**Information provided**.
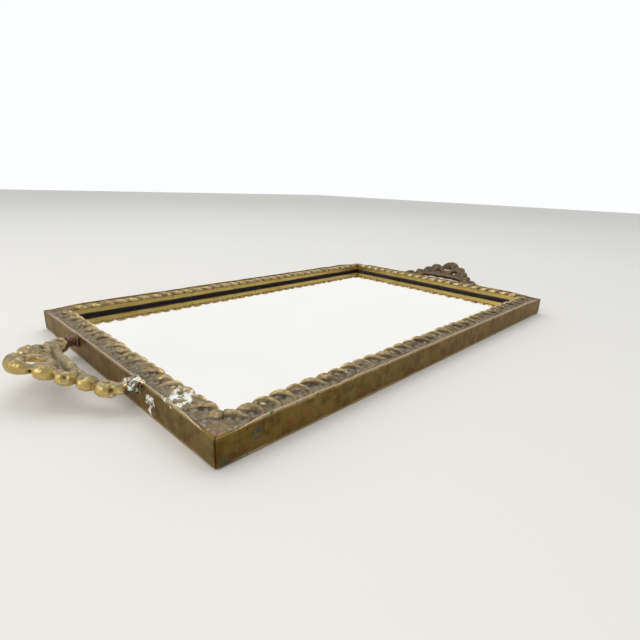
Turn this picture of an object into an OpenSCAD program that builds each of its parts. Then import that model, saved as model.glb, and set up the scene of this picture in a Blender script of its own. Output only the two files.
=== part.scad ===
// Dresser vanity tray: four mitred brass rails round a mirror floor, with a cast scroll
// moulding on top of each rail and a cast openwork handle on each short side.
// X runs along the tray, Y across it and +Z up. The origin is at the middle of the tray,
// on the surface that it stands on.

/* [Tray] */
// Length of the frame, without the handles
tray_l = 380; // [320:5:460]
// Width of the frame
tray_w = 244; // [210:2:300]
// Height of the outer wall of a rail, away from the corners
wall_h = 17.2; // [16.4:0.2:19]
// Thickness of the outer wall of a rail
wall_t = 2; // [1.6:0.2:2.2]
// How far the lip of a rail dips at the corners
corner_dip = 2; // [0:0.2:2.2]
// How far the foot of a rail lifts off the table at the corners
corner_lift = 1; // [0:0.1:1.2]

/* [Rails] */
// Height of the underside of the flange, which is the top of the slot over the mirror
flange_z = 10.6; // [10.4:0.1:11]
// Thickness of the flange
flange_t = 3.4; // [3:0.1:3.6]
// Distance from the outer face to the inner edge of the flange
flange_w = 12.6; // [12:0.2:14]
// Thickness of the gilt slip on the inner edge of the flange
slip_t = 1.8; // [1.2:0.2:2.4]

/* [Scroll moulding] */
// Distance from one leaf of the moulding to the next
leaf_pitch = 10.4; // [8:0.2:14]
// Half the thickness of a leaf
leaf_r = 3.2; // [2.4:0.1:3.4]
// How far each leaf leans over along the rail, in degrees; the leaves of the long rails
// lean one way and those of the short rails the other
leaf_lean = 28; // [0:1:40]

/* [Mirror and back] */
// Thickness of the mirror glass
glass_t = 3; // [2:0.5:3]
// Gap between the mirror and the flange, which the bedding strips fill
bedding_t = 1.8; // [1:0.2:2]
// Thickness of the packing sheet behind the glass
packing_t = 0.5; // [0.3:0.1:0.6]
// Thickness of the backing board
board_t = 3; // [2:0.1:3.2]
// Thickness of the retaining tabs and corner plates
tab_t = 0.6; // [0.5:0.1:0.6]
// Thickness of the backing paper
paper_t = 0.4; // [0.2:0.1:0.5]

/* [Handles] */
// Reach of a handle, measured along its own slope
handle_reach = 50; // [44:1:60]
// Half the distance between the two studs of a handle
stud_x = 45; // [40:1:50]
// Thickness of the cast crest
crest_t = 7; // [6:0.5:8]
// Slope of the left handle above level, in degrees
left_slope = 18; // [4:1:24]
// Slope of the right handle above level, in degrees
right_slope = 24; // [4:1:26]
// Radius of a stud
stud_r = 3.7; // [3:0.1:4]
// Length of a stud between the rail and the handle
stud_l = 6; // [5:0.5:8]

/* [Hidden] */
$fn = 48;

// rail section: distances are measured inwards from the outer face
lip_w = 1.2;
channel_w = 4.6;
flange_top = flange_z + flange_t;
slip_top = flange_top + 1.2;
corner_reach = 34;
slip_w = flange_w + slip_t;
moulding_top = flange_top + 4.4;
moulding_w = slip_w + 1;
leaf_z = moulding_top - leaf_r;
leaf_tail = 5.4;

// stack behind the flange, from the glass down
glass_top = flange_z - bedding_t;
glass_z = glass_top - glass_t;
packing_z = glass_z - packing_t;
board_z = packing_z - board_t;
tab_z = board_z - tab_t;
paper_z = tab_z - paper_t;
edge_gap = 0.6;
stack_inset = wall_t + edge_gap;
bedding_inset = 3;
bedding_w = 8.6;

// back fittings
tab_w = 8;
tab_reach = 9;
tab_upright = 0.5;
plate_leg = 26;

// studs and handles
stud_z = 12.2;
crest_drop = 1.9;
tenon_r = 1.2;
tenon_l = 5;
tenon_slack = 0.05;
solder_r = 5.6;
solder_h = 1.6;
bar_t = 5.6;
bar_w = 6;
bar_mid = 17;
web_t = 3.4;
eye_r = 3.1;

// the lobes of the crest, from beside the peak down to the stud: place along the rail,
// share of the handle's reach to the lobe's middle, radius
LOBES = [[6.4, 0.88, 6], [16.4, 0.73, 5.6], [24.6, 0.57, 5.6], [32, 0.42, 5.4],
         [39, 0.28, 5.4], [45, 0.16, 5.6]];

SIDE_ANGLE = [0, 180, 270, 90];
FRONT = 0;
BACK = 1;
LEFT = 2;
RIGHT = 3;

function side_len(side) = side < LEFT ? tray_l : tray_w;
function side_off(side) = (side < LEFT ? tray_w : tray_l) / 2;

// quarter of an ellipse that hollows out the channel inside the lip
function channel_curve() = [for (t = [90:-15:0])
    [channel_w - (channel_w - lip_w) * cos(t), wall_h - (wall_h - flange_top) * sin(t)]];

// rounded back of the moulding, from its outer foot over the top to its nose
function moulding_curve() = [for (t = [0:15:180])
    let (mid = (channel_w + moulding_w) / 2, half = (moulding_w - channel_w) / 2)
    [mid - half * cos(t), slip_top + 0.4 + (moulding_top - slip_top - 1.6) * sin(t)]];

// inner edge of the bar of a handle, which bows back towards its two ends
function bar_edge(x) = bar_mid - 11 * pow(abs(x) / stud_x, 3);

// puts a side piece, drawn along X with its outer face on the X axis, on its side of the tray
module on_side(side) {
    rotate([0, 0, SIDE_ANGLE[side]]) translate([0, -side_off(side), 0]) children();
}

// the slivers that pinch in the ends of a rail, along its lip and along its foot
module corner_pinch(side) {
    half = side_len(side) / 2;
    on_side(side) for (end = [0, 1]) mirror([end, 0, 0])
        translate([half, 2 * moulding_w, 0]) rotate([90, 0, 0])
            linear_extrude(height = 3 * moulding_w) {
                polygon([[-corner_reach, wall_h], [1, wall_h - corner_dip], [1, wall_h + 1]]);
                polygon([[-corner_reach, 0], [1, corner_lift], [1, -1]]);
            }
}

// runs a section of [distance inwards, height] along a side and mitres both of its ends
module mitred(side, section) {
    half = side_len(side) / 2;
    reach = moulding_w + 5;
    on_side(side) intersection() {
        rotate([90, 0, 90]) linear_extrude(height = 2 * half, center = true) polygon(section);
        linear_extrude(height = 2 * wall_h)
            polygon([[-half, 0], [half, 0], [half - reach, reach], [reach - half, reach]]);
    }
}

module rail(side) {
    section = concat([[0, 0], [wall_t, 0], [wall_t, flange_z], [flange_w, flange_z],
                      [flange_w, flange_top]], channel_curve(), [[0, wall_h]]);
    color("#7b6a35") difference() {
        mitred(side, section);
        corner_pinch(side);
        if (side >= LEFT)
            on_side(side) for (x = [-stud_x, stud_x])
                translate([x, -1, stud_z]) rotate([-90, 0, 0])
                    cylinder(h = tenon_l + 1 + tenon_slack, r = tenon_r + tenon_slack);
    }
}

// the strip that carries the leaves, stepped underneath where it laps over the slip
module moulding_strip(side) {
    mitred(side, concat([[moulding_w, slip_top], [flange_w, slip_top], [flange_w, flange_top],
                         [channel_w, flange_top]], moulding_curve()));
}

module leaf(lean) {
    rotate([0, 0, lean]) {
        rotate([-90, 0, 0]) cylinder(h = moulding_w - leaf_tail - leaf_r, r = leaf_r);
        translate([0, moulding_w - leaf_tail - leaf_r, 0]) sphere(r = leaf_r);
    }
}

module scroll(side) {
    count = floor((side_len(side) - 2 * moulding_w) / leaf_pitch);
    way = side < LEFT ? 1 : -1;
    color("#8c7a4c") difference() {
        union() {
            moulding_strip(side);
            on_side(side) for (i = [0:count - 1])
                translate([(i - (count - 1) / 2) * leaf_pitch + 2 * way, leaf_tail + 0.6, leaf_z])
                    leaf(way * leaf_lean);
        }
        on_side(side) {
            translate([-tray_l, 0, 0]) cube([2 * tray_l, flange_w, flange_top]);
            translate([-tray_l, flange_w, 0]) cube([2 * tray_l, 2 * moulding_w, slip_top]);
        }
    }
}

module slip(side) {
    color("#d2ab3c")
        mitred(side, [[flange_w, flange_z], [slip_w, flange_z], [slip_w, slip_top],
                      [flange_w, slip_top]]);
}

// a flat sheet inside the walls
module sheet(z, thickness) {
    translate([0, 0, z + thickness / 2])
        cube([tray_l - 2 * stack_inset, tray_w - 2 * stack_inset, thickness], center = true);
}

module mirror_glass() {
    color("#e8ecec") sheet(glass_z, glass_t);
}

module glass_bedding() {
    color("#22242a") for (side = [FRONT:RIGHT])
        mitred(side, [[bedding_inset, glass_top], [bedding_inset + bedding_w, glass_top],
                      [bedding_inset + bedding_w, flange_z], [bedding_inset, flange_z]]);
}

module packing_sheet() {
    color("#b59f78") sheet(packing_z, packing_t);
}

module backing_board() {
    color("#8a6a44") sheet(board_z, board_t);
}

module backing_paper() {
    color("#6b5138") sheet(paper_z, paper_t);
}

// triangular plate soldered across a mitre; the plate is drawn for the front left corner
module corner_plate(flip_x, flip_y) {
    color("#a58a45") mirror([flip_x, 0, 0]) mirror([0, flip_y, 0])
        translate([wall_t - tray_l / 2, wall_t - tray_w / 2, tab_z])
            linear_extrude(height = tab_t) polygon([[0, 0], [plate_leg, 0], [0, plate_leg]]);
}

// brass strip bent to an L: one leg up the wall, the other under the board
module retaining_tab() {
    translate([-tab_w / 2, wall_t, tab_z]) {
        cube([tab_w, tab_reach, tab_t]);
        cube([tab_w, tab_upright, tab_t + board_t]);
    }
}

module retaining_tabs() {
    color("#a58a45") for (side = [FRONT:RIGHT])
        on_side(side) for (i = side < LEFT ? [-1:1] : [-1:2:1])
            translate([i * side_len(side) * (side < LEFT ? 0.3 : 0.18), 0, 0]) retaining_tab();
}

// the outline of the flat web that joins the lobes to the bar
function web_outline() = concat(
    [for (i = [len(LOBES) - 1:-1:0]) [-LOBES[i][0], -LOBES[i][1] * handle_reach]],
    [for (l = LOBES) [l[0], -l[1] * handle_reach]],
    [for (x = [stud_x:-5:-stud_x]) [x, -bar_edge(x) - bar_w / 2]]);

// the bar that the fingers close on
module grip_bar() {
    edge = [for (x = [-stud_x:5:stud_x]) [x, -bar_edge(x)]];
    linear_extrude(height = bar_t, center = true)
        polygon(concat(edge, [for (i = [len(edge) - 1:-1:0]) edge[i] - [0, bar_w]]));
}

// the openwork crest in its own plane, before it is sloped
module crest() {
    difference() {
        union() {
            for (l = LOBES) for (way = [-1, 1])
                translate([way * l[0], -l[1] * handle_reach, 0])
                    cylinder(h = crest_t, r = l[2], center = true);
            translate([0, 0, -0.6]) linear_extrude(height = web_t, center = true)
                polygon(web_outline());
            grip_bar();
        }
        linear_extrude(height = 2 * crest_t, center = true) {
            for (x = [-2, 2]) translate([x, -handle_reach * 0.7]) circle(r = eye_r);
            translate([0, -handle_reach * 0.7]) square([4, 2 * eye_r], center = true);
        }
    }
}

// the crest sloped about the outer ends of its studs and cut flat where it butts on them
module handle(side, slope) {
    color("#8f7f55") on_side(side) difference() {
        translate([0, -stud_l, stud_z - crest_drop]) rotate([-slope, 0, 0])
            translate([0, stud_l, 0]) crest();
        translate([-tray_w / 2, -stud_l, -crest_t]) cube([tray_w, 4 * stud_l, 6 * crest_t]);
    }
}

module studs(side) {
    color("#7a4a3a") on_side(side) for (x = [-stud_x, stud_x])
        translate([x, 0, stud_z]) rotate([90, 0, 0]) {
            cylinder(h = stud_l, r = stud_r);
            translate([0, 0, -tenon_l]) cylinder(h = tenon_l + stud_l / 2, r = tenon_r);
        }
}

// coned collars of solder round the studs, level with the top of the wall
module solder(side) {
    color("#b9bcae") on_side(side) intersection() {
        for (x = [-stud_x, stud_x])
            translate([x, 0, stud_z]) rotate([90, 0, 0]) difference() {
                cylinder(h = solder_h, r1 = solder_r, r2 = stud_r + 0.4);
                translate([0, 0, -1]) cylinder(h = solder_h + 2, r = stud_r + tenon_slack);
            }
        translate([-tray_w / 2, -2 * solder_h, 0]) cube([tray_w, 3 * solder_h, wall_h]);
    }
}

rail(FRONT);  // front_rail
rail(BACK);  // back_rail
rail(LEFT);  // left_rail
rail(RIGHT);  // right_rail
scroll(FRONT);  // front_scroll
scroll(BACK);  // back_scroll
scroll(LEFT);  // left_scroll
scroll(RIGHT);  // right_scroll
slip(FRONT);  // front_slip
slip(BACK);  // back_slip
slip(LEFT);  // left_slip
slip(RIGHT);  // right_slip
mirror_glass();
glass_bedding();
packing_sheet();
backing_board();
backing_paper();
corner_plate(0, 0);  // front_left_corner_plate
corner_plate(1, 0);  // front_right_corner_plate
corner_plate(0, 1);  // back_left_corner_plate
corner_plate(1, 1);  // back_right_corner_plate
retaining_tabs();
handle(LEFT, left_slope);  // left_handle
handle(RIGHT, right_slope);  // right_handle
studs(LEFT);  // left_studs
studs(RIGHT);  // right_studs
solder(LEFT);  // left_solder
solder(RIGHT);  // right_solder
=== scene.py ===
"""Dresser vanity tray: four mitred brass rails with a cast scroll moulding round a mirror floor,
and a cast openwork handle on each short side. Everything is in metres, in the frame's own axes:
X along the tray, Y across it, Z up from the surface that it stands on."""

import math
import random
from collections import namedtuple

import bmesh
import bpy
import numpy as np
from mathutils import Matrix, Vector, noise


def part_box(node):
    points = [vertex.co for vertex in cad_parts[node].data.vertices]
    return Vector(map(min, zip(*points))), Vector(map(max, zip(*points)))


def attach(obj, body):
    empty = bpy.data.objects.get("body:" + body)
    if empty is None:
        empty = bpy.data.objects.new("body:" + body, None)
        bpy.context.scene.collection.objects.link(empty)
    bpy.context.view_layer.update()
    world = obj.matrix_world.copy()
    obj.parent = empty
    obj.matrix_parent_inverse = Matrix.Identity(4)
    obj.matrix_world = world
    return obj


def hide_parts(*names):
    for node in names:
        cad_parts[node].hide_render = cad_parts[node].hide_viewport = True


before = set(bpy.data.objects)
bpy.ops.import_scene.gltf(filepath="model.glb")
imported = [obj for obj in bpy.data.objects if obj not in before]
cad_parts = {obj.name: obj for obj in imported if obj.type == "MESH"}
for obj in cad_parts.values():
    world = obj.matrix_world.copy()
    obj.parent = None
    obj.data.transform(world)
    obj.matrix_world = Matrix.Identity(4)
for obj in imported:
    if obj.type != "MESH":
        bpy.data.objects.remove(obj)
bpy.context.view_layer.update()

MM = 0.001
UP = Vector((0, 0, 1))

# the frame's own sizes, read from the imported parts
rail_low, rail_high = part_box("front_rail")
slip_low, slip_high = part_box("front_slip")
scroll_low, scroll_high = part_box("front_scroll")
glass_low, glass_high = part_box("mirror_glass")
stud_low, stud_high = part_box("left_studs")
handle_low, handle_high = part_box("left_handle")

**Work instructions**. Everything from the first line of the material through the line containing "corner_lift = 1; // [0:0.1:1.2]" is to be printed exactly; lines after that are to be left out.

**Exercise answer**.
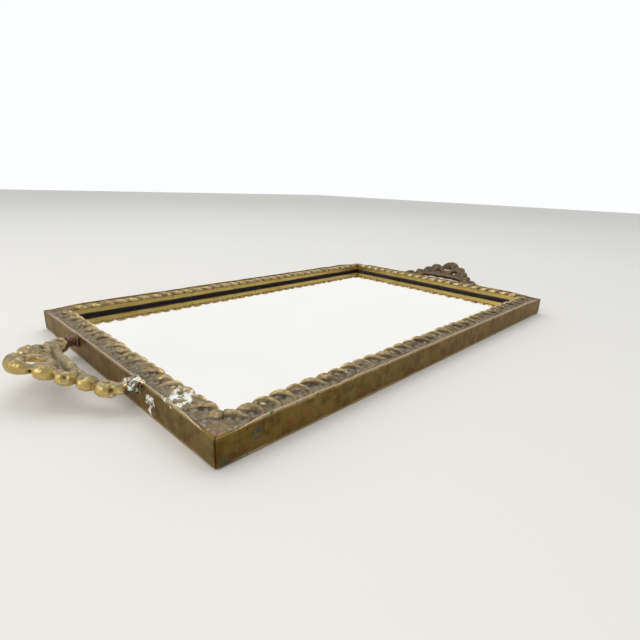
Turn this picture of an object into an OpenSCAD program that builds each of its parts. Then import that model, saved as model.glb, and set up the scene of this picture in a Blender script of its own. Output only the two files.
=== part.scad ===
// Dresser vanity tray: four mitred brass rails round a mirror floor, with a cast scroll
// moulding on top of each rail and a cast openwork handle on each short side.
// X runs along the tray, Y across it and +Z up. The origin is at the middle of the tray,
// on the surface that it stands on.

/* [Tray] */
// Length of the frame, without the handles
tray_l = 380; // [320:5:460]
// Width of the frame
tray_w = 244; // [210:2:300]
// Height of the outer wall of a rail, away from the corners
wall_h = 17.2; // [16.4:0.2:19]
// Thickness of the outer wall of a rail
wall_t = 2; // [1.6:0.2:2.2]
// How far the lip of a rail dips at the corners
corner_dip = 2; // [0:0.2:2.2]
// How far the foot of a rail lifts off the table at the corners
corner_lift = 1; // [0:0.1:1.2]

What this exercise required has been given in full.